The venue is used mostly for ice hockey matches, as well as concerts. Its home team is the Düsseldorfer EG. Furthermore, the arena will host the gymnastica artistics and the final phase of the basketball tournaments during 2025 Summer World University Games and some matches of the 2027 IIHF World Championship. PSD Bank Dome was also the host venue of the 2022–23 Rocket League World Championship. The National Hockey League will play two regular season games on 18 and 20 December 2026 between the Ottawa Senators and Chicago Blackhawks, as part of the NHL's Global Series.

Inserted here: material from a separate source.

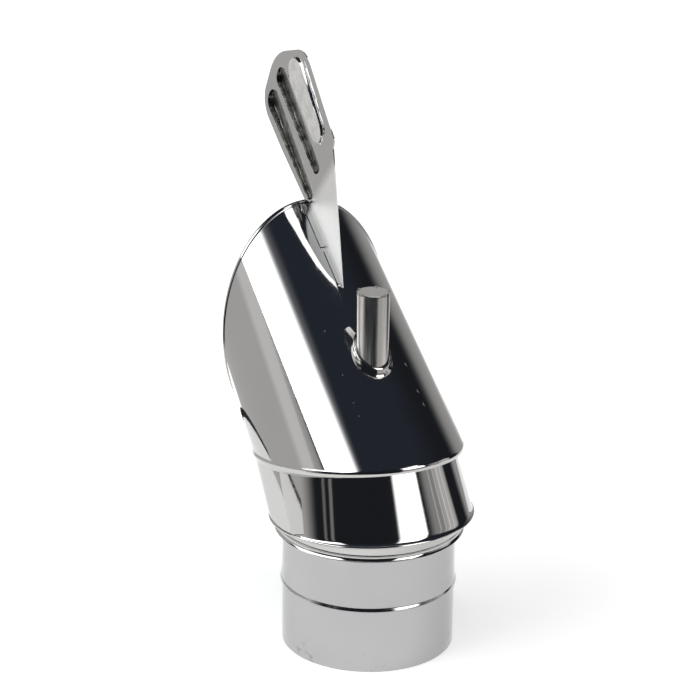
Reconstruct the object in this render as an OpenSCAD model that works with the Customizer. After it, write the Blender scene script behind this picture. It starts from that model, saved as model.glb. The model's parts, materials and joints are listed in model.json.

Major artists performing at PSD Bank Dome included Kylie Minogue, Pharrell Williams, David Guetta, Slipknot, Peter Gabriel, Pearl Jam, Duran Duran, Lenny Kravitz, AC/DC, Foo Fighters, Elton John, P!nk, Rammstein, Robbie Williams, Rod Stewart, Eric Clapton, Die Toten Hosen, Tame Impala and Beyoncé amongst others.

==Public transport==
The PSD Bank Dome is connected directly via the Rheinbahn tram line 701, station PSD Bank Dome and Rheinbahn bus lines 756, 758, station Dome / Am Hülserhof. Furthermore, there are connections to the suburban rail S-Bahn Rhein-Ruhr serving Düsseldorf main station as well as nearby major cities Duisburg, Essen, Dortmund and Cologne.